For the following reasons, the motion is granted.
Familiarity with the facts as described in the January 15
Opinion is assumed. Only the facts relevant to this motion will
be restated here. Vargas began his employment with the defendant
on April 16, 1990, working as a doorman on the night shift. In
September 1999, Vargas complained to his union delegate regarding
the defendant's failure to provide him with a lunch break. On
November 23, Vargas was fired; he was 48 years old. On the same
day, Vargas filed a complaint with the National Labor Relations
Board ("NLRB"), alleging that his employment was terminated in
retaliation for his complaint to his union delegate regarding
lunch breaks. The NLRB apparently denied his claim.
On January 14, 2000, Vargas filed a complaint with the Office
of the Contract Arbitrator ("Arbitrator") pursuant to the
Collective Bargaining Agreement ("CBA") entered into by his
union.*fn1 In the complaint, Vargas alleged that his
employer had failed to compensate him for lunch breaks, and that
he had been fired because of his age. In a December 11, 2000
ruling, the Arbitrator found for Vargas' employer on the age
discrimination claim, and for Vargas on the issue of the uncompensated lunch
breaks. The Arbitrator ordered that the defendant pay Vargas "for
all days in which he did not receive a meal allowance" pursuant
to an agreement between Vargas' union and the defendant.
Over eighteen months later, on June 26, 2001, Vargas filed a
complaint with the New York State Division of Human Rights
("DHR") (the "Retaliation Complaint"), alleging that his employer
had failed to comply with the Arbitrator's decision in
retaliation for Vargas' filing of an age discrimination complaint
with the DHR.*fn2 On February 25, 2003, the DHR denied the
Retaliation Complaint, finding no evidence of discrimination. The
DHR reported that the defendant had computed that Vargas was owed
$775.00, and had offered to pay that amount if Vargas signed a
release. Vargas refused to sign a release, requesting instead
that the DHR order the defendant to pay him the money. The DHR
advised Vargas that his charge was filed under federal law, and
that he had the right to request EEOC review by writing the EEOC
within 15 days of his receipt of the February 25 ruling. On April
29, the EEOC adopted the DHR finding and issued a right to sue
At the time of the January 15 Opinion, the parties had not submitted any evidence reflecting when Vargas' retaliation claim
had begun to accrue. Accordingly, the Court could not make a
determination regarding the timeliness of that claim. The January
15 Opinion stated:
The proper date for purposes of accrual . . . is not
clear. At the very least, the defendant incorrectly
asserts that Vargas' claim began to accrue on the
date of the termination of his employment. This
cannot be the correct date, since it was not until
the December 11 arbitration that Vargas had an
enforceable right against the defendant for back pay.

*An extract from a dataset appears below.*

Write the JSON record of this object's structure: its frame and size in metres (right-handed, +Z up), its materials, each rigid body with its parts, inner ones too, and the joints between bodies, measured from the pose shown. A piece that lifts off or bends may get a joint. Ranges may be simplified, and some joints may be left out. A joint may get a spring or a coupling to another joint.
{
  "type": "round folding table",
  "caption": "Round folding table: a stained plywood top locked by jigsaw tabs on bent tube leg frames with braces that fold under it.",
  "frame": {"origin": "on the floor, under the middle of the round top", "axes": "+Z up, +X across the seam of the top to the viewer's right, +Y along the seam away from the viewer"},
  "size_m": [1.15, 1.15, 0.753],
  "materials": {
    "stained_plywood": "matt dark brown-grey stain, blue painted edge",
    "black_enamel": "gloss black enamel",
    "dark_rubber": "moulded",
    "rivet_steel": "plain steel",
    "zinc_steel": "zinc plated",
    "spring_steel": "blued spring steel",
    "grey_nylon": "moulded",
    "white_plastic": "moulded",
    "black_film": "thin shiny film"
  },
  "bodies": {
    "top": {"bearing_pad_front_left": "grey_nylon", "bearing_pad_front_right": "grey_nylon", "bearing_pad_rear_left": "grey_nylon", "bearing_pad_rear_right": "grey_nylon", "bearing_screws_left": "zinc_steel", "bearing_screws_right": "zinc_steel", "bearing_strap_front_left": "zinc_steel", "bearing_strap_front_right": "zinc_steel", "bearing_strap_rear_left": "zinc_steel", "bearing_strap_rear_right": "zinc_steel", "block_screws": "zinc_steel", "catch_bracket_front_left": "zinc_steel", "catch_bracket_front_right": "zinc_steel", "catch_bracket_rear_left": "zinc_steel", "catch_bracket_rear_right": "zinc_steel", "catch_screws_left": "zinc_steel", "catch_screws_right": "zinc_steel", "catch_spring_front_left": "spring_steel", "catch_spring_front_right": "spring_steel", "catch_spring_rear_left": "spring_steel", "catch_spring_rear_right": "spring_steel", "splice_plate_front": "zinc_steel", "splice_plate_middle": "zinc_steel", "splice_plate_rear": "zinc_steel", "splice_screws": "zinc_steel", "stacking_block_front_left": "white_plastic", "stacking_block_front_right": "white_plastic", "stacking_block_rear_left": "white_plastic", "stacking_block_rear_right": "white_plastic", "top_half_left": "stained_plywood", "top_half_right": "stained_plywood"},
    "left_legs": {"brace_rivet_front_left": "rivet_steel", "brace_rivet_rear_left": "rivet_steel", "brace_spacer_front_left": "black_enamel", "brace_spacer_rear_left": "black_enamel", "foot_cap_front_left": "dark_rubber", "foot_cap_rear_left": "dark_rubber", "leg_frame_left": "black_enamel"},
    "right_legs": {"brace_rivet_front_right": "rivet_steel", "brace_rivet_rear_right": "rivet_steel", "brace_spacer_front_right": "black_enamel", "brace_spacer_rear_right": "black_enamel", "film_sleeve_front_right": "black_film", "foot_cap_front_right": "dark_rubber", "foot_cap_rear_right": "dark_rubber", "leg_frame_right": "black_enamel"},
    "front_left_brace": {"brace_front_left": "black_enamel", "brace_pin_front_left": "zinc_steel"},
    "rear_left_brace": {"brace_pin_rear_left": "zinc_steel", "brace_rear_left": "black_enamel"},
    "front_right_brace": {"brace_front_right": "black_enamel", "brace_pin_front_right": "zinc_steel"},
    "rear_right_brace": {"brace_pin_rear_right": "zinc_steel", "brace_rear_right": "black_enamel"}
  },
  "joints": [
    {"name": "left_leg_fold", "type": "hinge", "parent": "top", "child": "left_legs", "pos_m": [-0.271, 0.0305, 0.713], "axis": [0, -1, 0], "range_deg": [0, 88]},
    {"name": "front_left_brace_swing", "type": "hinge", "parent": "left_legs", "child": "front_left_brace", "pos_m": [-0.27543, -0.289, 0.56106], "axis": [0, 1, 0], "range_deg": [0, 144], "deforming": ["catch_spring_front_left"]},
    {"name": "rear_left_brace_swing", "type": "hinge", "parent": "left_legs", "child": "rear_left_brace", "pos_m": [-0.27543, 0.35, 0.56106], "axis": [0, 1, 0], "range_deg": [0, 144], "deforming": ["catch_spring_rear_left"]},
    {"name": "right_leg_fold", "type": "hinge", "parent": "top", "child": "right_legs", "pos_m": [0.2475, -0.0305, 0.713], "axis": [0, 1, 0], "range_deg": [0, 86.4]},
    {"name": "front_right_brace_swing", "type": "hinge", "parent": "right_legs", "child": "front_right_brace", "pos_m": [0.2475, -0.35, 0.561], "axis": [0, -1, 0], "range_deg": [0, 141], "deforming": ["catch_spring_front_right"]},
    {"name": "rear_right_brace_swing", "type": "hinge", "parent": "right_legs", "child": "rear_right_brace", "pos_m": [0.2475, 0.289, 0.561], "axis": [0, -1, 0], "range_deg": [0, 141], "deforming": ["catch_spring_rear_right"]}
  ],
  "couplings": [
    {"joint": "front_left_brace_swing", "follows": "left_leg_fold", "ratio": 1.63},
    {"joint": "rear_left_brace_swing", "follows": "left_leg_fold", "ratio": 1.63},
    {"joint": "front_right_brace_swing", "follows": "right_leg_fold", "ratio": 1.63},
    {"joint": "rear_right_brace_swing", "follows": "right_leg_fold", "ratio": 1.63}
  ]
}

Furthermore, it is not certain when Vargas became
aware that the defendant would refuse to pay the
award. Therefore, for purposes of this motion, the
Court must assume that Vargas' retaliation complaint
was timely and exhausted.
Vargas, 2004 WL 63557, at *3.
Pursuant to an Order issued in conjunction with the January 15
Opinion, the parties were referred to Magistrate Judge Kevin N.
Fox for settlement discussions. At a conference on March 19, the
Court outlined its rulings, and explained their effect on Vargas'
claims. The Court encouraged the parties to engage in further
good faith settlement negotiations on the remaining
post-employment retaliation claim. Also at the March 19
conference, the defendant asked the Court for permission to file
a motion to dismiss the remaining claim should settlement
negotiations fail. The Court indicated that it would allow such a
On April 2, another settlement conference was held before Judge
Fox, but the parties failed to reach an agreement. By letter
dated April 5, the defendant sought leave to file a motion to
dismiss Vargas' remaining claim, which request was granted. On
April 22, discovery was stayed pending the resolution of this motion.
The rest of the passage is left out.